In a speech to the people of Stockton, he said: “It’s time that Stockton enters the 21 century in its delivery of services and think of its citizens as customers.”

The city council denied the citizens’ request to vote on the issue, and agreed to contract OMI-Thames Water.

Protesters in Cochabamba, however, were victorious. After seeing death, injuries, and the paralysis of the region’s economy, the government broke the contract with Bechtel. The company in turn sued the city for $25 million for loss of profits. The case is still pending at the World Bank court.

The deaths in Walkerton also raised some red flags. Howard says that after the Walkerton inquiry, the government produced only band-aid solutions. For example, the government is developing “vulnerability maps” to show how at risk the groundwater is to pollution. These maps indicate the most appropriate locations for landfills and highways.

“The government’s approach is very simplified,” says Howard. “It often takes very crude information from water well records to come up with a very simple index. The maps I’ve seen produced by this simple, cheap method seem almost worthless.”

Torontonians are now faced with their own water conflict. There are concerns that water from the Great Lakes will be sold to the US, and thus fall under the North American Free Trade Agreement.

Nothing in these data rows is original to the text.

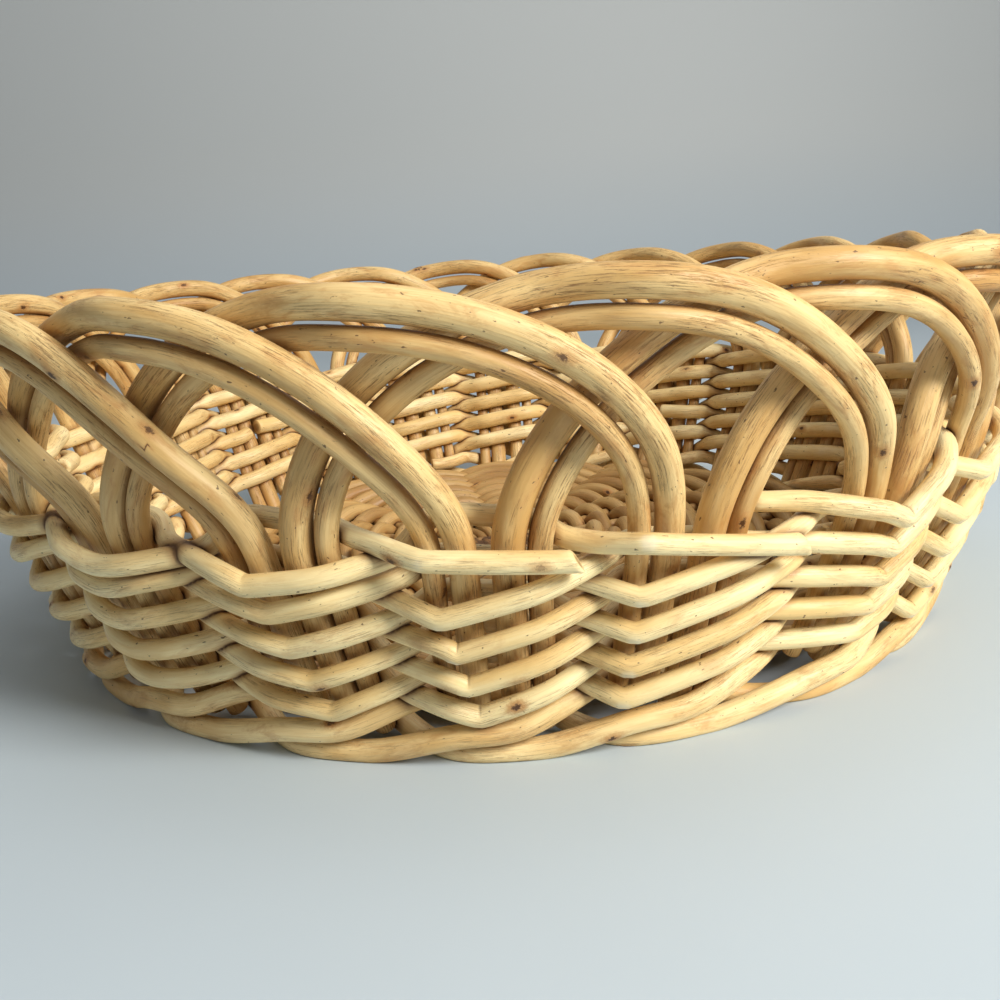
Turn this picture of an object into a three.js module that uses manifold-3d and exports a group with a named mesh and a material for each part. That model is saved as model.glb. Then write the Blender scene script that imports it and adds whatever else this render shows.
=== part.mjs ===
// A round basket of peeled rods, with an open border of overlapping arches.
// Each stake place holds a thick and a thin rod that rise side by side, lean to the right over three
// places as one arch, and come down again beside the rods that rise there. Rows of paired weavers
// twist round each group of four rods, and a wale of three thicker rods is the foot.
// Millimetres, +Z up, origin on the table under the middle of the basket, first place at -Y.
import * as THREE from "three";
import { mergeVertices } from "three/addons/utils/BufferGeometryUtils.js";
import Module from "manifold-3d";

// Counts.
const PLACE_PAIRS = 11;
const PLACES_SPANNED = 3;
const WALL_ROWS = 5;
const ARCH_STEPS = 9;
const FLOOR_ROUNDS = 16;
const STICKS_ACROSS = 5;

// The stake places behind which the first weavers of the rows start.
const TOP_ROW_START = 1;
const LOWEST_ROW_START = 5;
const ROW_START_STEP = 4;

// Rods, as diameters.
const THICK_ROD = 8.7;
const THIN_ROD = 6.4;
const WEAVER_ROD = 5;
const FOOT_ROD = 6.4;
const BASE_STICK = 4.8;
const TIP_TAPER = 0.1;

// Gaps between rods that lie against each other.
const CLEARANCE = 0.3;
const CROSSING_CLEARANCE = 0.4;
const BEND_CLEARANCE = 0.6;
const LAYER_CLEARANCE = 0.7;

// Wall: its radius at the table, and how it leans out and straightens up with height.
const BASE_RADIUS = 159;
const WALL_LEAN = 0.5255;
const WALL_CURL = 0.00164;

// Heights of the rows' middles and of the rods' lower ends. Behind a group a weaver sinks to part of
// the way from its row's middle to the lower crossing.
const LOWEST_ROW_HEIGHT = 28;
const BEHIND_SINK = 0.5;
const KINK_DROP = 9;
const TOP_ROW_GAP = 0.6;
const TOP_ROW_SLACK = 1;
const TOP_KINK_DROP = 5.9;
const TOP_END_DROP = 4.5;
const RISING_ROD_END = 4;
const LANDED_ROD_END = 12;

// How far short of the middle of a place or a gap a weaver's cut end lies.
const BUTT_SETBACK = 1.5;

// Arches: half ellipses that spring from the stakes a little below the top row's middle, drawn in by
// ARCH_LEAN halfway up.
const SPRING_DROP = 8.8;
const ARCH_HEIGHT = 65.3;
const LANDING_SLACK = 2.3;
const ARCH_LEAN = 4.5;
const LAYER_START = 8;
const LAYER_FULL = 36;
const CROSS_OVER_START = 74;
const CROSS_OVER_END = 98;

// Foot rods: flat depth where they rest, how far a stroke rises from its first group to its second,
// and how far it rises in all before it goes in.
const FOOT_FLAT = 0.5;
const FOOT_RISE = 7.4;
const FOOT_FULL_RISE = 11.4;
const FOOT_STRANDS = 3;
const FOOT_START_PLACE = 13;

// Floor: sticks crossed in a square slath, between the upper and the lower face of the weave.
const FLOOR_HEIGHT = 10.5;
const FLOOR_CREST = 4.6;
const FLOOR_TROUGH = 0.6;
const SLATH_RADIUS = 22;
const FLOOR_HOLE_RADIUS = 38;
const STICK_OVERLAP = 0.2;

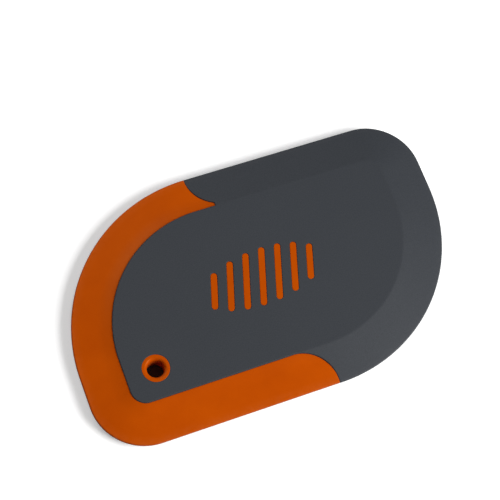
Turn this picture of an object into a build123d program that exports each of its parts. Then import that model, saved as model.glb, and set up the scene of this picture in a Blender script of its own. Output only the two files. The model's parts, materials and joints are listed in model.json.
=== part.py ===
"""Compact two-shot pan scraper: a stiff moulded blade plate, and a soft grip moulded over it.

Seen from above (+Z is the front face, +X runs along the length, +Y across it), the outline is a
rectangle with two large corners and two small ones on opposite diagonals, so that some corner
fits every pan. Both faces slope from a flat grip in the middle down to a thin rim. The slope is
bare stiff plastic round the left half, for scraping, and soft rubber round the right half, for
wiping. The soft piece is one moulding: its front and back skins meet round the right-hand rim
and through a ring of holes in the stiff plate. The origin is under the middle of the outline, on
the flat back that the scraper rests on. All sizes are in millimetres.
"""

from build123d import *
import math
import os

# Outline and section
overall_length = 112.0
overall_width = 69.0
overall_thickness = 5.6
large_corner_radius = 45.5  # top left and bottom right
small_corner_radius = 15.0  # top right and bottom left
rim_thickness = 1.2
rim_round = 0.45  # along both edges of the rim

# Sloping margins, measured in plan from the outline to the flat grip
side_bevel_width = 10.8  # along both long sides
left_bevel_width = 11.1
right_bevel_width = 12.0
grip_large_radius = 34.0
grip_small_radius = 4.2
cove_width = 3.0  # last stretch of the stiff slope, which climbs more steeply to the grip
cove_drop = 0.25  # how far the foot of that stretch lies below an even slope
skin_step = 0.3  # how far the soft grip stands above the stiff slope beside it

# Where the stiff margin gives way to the soft one: an arc across each long side's margin
arc_radius = 10.1
arc_x = -0.4  # of both arcs' centres
arc_overlap = 0.05  # how far each arc reaches past the grip's edge, which it all but grazes
tip_cut = 4.6  # length of thin tip that the upper stiff margin would have, and is cut off

# Stiff web inside the soft grip
skin_thickness = 1.4  # soft skin over each face of the web
web_root = 1.4  # how far the web runs on under the stiff margin that carries it
tongue_setback = 2.0  # web stops this far inside the grip's edge where the margin is soft

# Holes in the web that the soft piece fills, in a ring inside the grip's edge
key_hole_radius = 2.8
key_hole_count = 5
key_ring_inset = 6.5
key_hole_margin = 1.6  # least width of web between such a hole and the collar

# Lanyard hole, in a collar of the stiff piece that both skins leave bare
lanyard_from_end = 19.6  # from the left end of the outline
lanyard_from_side = 19.1  # from its lower long side
bore_radius = 2.4
bore_mouth_break = 0.6  # bevel at each face, inside a flat ring
collar_radius = 3.8

# Raised bars of the stiff piece that show through the front skin as a thumb grip
bar_count = 7
bar_pitch = 4.7
bar_width = 1.9
bar_lean = 18.0  # degrees from straight across the scraper
bar_field_length = 36.0  # axes of the ellipse that the bars' ends follow
bar_field_width = 17.0
bar_recess = 0.1  # tops of the bars below the skin round them

# Derived places
mid_height = overall_thickness / 2
rim_top = mid_height + rim_thickness / 2
web_top = overall_thickness - skin_thickness
half_length = overall_length / 2
half_width = overall_width / 2
lanyard_x = -half_length + lanyard_from_end
lanyard_y = -half_width + lanyard_from_side
arc_y = half_width - side_bevel_width - arc_overlap + arc_radius
reach = 2 * overall_length  # size of a half-plane that is cut or added whole


def rounded_plan(left, right, half, large, small):
    """Plan face from left to right and half a width each side of the X axis, with large radii at
    its top left and bottom right corners and small ones at the other two."""
    corners = [  # centre, radius and starting angle of each corner, clockwise from the top left
        (left + large, half - large, large, 180),
        (right - small, half - small, small, 90),
        (right - large, -half + large, large, 0),
        (left + small, -half + small, small, -90),
    ]
    arcs = [CenterArc((x, y), radius, start, -90) for x, y, radius, start in corners]
    sides = [Line(arcs[i] @ 1, arcs[(i + 1) % 4] @ 0) for i in range(4)]
    return make_face(Wire(arcs + sides)).face()


def outline_plan(inset=0.0):
    """The scraper's outline, drawn in by inset."""
    return rounded_plan(
        -half_length + inset,
        half_length - inset,
        half_width - inset,
        large_corner_radius - inset,
        small_corner_radius - inset,
    )


def grip_plan(inset=0.0):
    """The flat grip's edge, drawn in by inset."""
    return rounded_plan(
        -half_length + left_bevel_width + inset,
        half_length - right_bevel_width - inset,
        half_width - side_bevel_width - inset,
        grip_large_radius - inset,
        max(grip_small_radius - inset, rim_round),
    )


def quadrant(x, y, right, up):
    """Everything to one side of x and to one side of y."""
    return Pos(x + right * reach / 2, y + up * reach / 2) * Rectangle(reach, reach)


def soft_side_plan():
    """Everything on the soft side of the two lines that divide the margin. Each line follows its
    arc out from the grip's edge, and from the middle of the arc on it runs straight across the
    rim. The stiff side lies outside the upper arc, and inside the lower one."""
    top = quadrant(arc_x - tip_cut, 0, 1, 1)
    top += Pos(arc_x, arc_y) * Circle(arc_radius)
    top += quadrant(arc_x - arc_radius, arc_y, 1, 1)
    bottom = quadrant(arc_x, 0, 1, -1)
    bottom -= Pos(arc_x, -arc_y) * Circle(arc_radius)
    bottom -= quadrant(arc_x + arc_radius, -arc_y, -1, -1)
    return top + bottom


def slab(plan, low, high):
    """The plan as a solid from height low to height high."""
    return extrude(Pos(0, 0, low) * plan, high - low)


def bevelled_form(levels):
    """The rim with the same slope on both faces, through each plan and height in levels."""
    rim = slab(outline_plan(), overall_thickness - rim_top, rim_top)
    edges = rim.edges().filter_by(Axis.Z, reverse=True)
    rim = fillet(edges, rim_round)
    foot = Pos(0, 0, rim_top) * outline_plan(rim_round)
    slope = loft([foot] + [Pos(0, 0, height) * plan for plan, height in levels], ruled=True)
    return rim + slope + mirror(slope, Plane.XY.offset(mid_height))


def soft_form():
    """What the soft piece would fill alone: an even slope up to the grip."""
    return bevelled_form([(grip_plan(), overall_thickness)])


def stiff_form():
    """What the stiff piece would fill alone: a slope that ends lower, in a steeper cove."""
    crown = overall_thickness - skin_step
    even = crown - (crown - rim_top) * cove_width / side_bevel_width
    return bevelled_form([(grip_plan(-cove_width), even - cove_drop), (grip_plan(), crown)])


def stiff_margin():
    """The scraping half of the margin."""
    plan = outline_plan() - grip_plan() - soft_side_plan()
    return stiff_form() & slab(plan, 0, overall_thickness)


def web_plan():
    """The web, from under the stiff margin to a tongue that stops short of the soft one."""
    joined = grip_plan(-web_root) - soft_side_plan()
    return joined + grip_plan(tongue_setback)


def key_holes():
    """The ring of holes through the web, less any that would break into the collar."""
    ring = grip_plan(key_ring_inset).outer_wire()
    keep_away = collar_radius + key_hole_margin + key_hole_radius
    places = [ring.position_at(i / key_hole_count) for i in range(key_hole_count)]
    clear = [p for p in places if math.hypot(p.X - lanyard_x, p.Y - lanyard_y) > keep_away]
    hole = Cylinder(key_hole_radius, overall_thickness)
    return [Pos(p.X, p.Y, mid_height) * hole for p in clear]


def thumb_bars(top):
    """The leaning thumb bars, from the middle of the web up to height top."""
    solids = []
    for i in range(bar_count):
        x = (i - (bar_count - 1) / 2) * bar_pitch
        share = max(1 - (2 * x / bar_field_length) ** 2, 0.1)
        length = max(bar_field_width * math.sqrt(share), 1.5 * bar_width)
        plan = Pos(x, 0) * Rot(0, 0, 90 - bar_lean) * SlotOverall(length, bar_width)
        solids.append(slab(plan, mid_height, top))
    return solids


def lanyard_disc(radius):
    """A disc round the lanyard hole's axis, from one face to the other."""
    return Pos(lanyard_x, lanyard_y, mid_height) * Cylinder(radius, overall_thickness)


def collar():
    """The boss round the lanyard hole, flush with both skins, with the hole's mouths bevelled."""
    ring = lanyard_disc(collar_radius) - lanyard_disc(bore_radius)
    mouths = ring.edges().filter_by(GeomType.CIRCLE).group_by(SortBy.RADIUS)[0]
    return chamfer(mouths, min(bore_mouth_break, 0.9 * (collar_radius - bore_radius)))


def stiff_blade_plate():
    """The stiff moulding: margin, web with its ring of holes, thumb bars and collar."""
    web = slab(web_plan(), overall_thickness - web_top, web_top) - key_holes()
    bars = thumb_bars(overall_thickness - bar_recess)
    return stiff_margin() + (web - lanyard_disc(collar_radius)) + bars + collar()


def soft_grip_overmould(plate):
    """The soft moulding: both skins, the wiping half of the margin, and the plugs in the web."""
    plan = grip_plan() + (outline_plan() & soft_side_plan())
    skins = soft_form() & slab(plan, 0, overall_thickness)
    return skins - lanyard_disc(collar_radius) - thumb_bars(overall_thickness) - plate


plate = stiff_blade_plate()
nodes = {"stiff_blade_plate": plate, "soft_grip_overmould": soft_grip_overmould(plate)}

os.makedirs("parts", exist_ok=True)
for name, shape in nodes.items():
    print(f"{name}: {len(shape.solids())} solid, {shape.volume:.0f} mm3")
    export_step(shape, f"parts/{name}.step")
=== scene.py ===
"""A compact two-shot pan scraper lying on its back, dressed for the studio."""

import json
import math
from collections import namedtuple

import bmesh
import bpy
import numpy as np
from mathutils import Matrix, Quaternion, Vector
from mathutils.geometry import delaunay_2d_cdt


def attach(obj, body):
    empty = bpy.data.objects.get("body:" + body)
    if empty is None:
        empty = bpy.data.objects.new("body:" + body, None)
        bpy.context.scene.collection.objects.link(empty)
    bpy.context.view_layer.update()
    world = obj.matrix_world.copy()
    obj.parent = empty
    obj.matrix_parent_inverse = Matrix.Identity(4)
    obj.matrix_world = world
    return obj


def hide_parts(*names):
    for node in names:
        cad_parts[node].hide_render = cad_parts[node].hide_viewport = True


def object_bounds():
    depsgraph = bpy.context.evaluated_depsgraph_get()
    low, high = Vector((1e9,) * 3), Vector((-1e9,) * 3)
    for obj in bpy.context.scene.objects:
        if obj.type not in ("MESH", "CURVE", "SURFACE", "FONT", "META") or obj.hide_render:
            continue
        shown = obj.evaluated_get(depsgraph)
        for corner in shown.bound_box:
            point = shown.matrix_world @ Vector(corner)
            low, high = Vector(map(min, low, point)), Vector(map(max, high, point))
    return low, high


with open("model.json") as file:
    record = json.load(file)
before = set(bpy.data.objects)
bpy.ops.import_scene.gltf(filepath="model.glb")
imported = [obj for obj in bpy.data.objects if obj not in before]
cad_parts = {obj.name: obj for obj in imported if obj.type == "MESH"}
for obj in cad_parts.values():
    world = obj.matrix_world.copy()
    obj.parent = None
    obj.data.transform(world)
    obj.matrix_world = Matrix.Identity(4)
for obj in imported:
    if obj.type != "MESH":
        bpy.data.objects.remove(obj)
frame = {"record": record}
cad_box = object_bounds()

# ---- Stiff blade plate --------------------------------------------------------------------------
# The first shot of a two-shot moulding, in stiff orange nylon. One piece of it is the bare scraping
# half of the margin, the thinner web with its ring of holes that runs on under the grip, the thumb
# bars that stand on that web, and the collar round the lanyard hole.

MM = 0.001
LENGTH, WIDTH, THICKNESS = cad_box[1] - cad_box[0]
MIDDLE = THICKNESS / 2  # height of the plane halfway between the faces, and half the thickness

LARGE_CORNER = 45.5 * MM  # top left and bottom right
SMALL_CORNER = 15.0 * MM  # top right and bottom left
SIDE_BEVEL = 10.8 * MM  # width of the margin along both long sides
LEFT_BEVEL = 11.1 * MM
RIGHT_BEVEL = 12.0 * MM
GRIP_LARGE_CORNER = 34.0 * MM
GRIP_SMALL_CORNER = 4.2 * MM
RIM_HALF = 0.6 * MM  # half the rim's thickness
RIM_ROUND = 0.45 * MM  # along both edges of the rim
WEB_HALF = 1.4 * MM  # half the web's thickness
SKIN_STEP = 0.3 * MM  # how far the soft grip stands above the stiff slope beside it
CROWN = MIDDLE - SKIN_STEP  # top of the stiff slope, above the middle plane
COVE_WIDTH = 3.0 * MM  # last stretch of the stiff slope, which climbs more steeply
COVE_DROP = 0.25 * MM  # how far the foot of that stretch lies below an even slope
COVE_BLEND = 1.3 * MM  # how far to either side of that foot the two slopes blend
STIFF_ROUND = 0.12 * MM  # edges of the stiff piece along the parting line
TONGUE_SETBACK = 2.0 * MM  # web stops this far inside the grip's edge on the soft side

# Each parting line leaves the grip's edge on a circle that only just cuts it, and runs straight
# across the rim from the circle's middle on. It is told by its long side, by the way that it lies
# from the middle, and by how far short of the circle's middle a thin stiff tip is cut off.
Parting = namedtuple("Parting", "side hand tip")
UPPER_PARTING = Parting(1, -1, 4.6 * MM)
LOWER_PARTING = Parting(-1, 1, 0)
ARC_X = -0.4 * MM  # of both circles' middles
ARC_RADIUS = 10.1 * MM
ARC_OVERLAP = 0.05 * MM  # how far the circles reach past the grip's edge
# Where the upper line turns at its tip: below its circle's centre, and in from the outline.
TIP_DEPTH = math.sqrt(ARC_RADIUS**2 - UPPER_PARTING.tip**2)
TIP_INSET = SIDE_BEVEL + ARC_OVERLAP - ARC_RADIUS + TIP_DEPTH

TOP_LEFT, TOP_RIGHT, BOTTOM_RIGHT, BOTTOM_LEFT = range(4)
LARGE_STEPS = 72  # columns of points round a large corner
SMALL_STEPS = 32  # and round a small one
CORNER_GAP = 1  # degrees that a large corner's columns leave free beside a parting line
EDGE_STEPS = 7  # points along the quarter circle of a rounded edge


def corner_circles(left, right, half, large, small):
    """Centre x, centre y and radius of a plan's four corner arcs, clockwise from the top left.
    Each centre lies one radius in from both sides that the arc joins."""
    return np.array([
        (left + large, half - large, large),
        (right - small, half - small, small),
        (right - large, large - half, large),
        (left + small, small - half, small),
    ])


OUTLINE = corner_circles(-LENGTH / 2, LENGTH / 2, WIDTH / 2, LARGE_CORNER, SMALL_CORNER)
GRIP = corner_circles(
    LEFT_BEVEL - LENGTH / 2,
    LENGTH / 2 - RIGHT_BEVEL,
    WIDTH / 2 - SIDE_BEVEL,
    GRIP_LARGE_CORNER,
    GRIP_SMALL_CORNER,
)


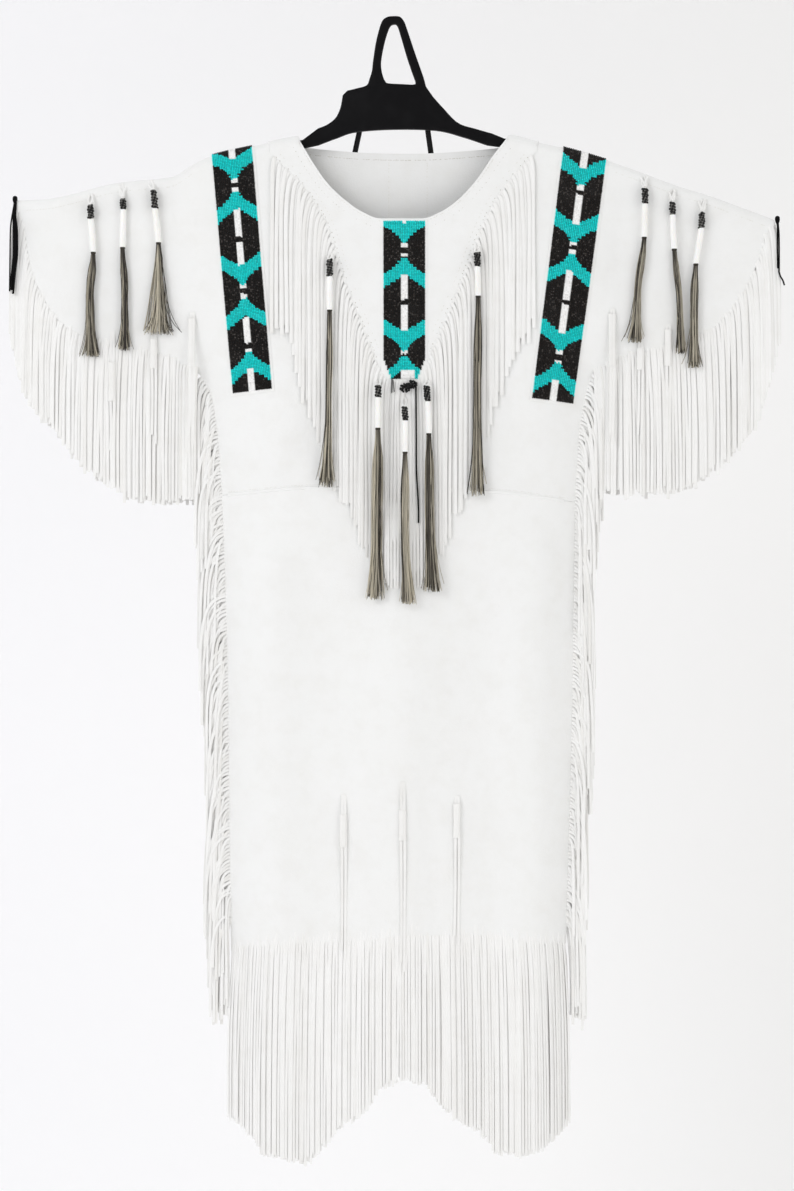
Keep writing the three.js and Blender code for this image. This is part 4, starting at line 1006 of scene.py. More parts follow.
HIDE = Hide()
# Lighter than the dress's hide: painted light that offsets the shade among fringe strands. Thongs, strings,
# rolls and the strip backing share it.
FRINGE_HIDE_PAINTED_LIGHT = Hide("buckskin_fringe", colour=(0.925, 0.92, 0.905, 1.0), mottle=0.08, bump_depth=0.00022,
                   sheen=0.2)
BEADS = Glass()
# The ground between beads: thread colours, and painted shade in the gaps between turquoise beads.
GROUND = Glass("bead_threads", "beadwork", 0.7, 0.05)
THREAD = Plain("sinew_thread", "buckskin", (0.82, 0.81, 0.77, 1), (0.68, 0.66, 0.60, 1), 0.6, specular=0.3)
# Grey for punched and stitch holes: painted shade standing for the dark inside the holes, laid on the cloth
# as small raised grains.
PAINTED_HOLE_SHADE = Plain("punched_holes", "buckskin", (0.66, 0.64, 0.59, 1), (0.46, 0.44, 0.39, 1), 0.85, specular=0.1)
TUBE = Plain("bone_tube", "buckskin", (0.965, 0.96, 0.94, 1), (0.89, 0.875, 0.82, 1), 0.36, 180.0, 0.12,
             specular=0.5, coat=0.15, subsurface=0.15)
WRAP = Plain("black_wrap", "hair", (0.002, 0.002, 0.002, 1), (0.010, 0.009, 0.009, 1), 0.24,
             bump_depth=0.00008, specular=0.3)
LINING = Plain("wrap_lining", "hair", (0.16, 0.155, 0.145, 1), (0.08, 0.076, 0.07, 1), 0.6, specular=0.2)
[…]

“If that happened,” speculates Stephen Bede Scharper, professor of religion and associate to the Institute for Environmental Studies, “Canada could lose its autonomy over its water. Any disputes about how much water should be sold would go to the World Trade Organization.”

The Canadian Catholic Organization for the Development of Peace wants to put a stop to these plans. The CCODP fears if Great Lake water were actually sold, not only would water prices skyrocket, but there would also be unpredictable environmental effects in the Great Lakes basin as a result of the drainage.

The CCODP and other religious organizations are concerned about the privatization of water because they believe that “water is a basic human right that should not be for sale,” says Scharper. “It is part of the common good and it has to be preserved for all people, not just the wealthy elite.

“Many people say water is going to be the oil of the 21st century,” he adds. “Wars may be fought.”

Yet he remains hopeful. “Ultimately these religious groups will prevail because water is absolutely essential for life. I have a feeling that a sense of the common good, instead of corporate greed, will prevail.”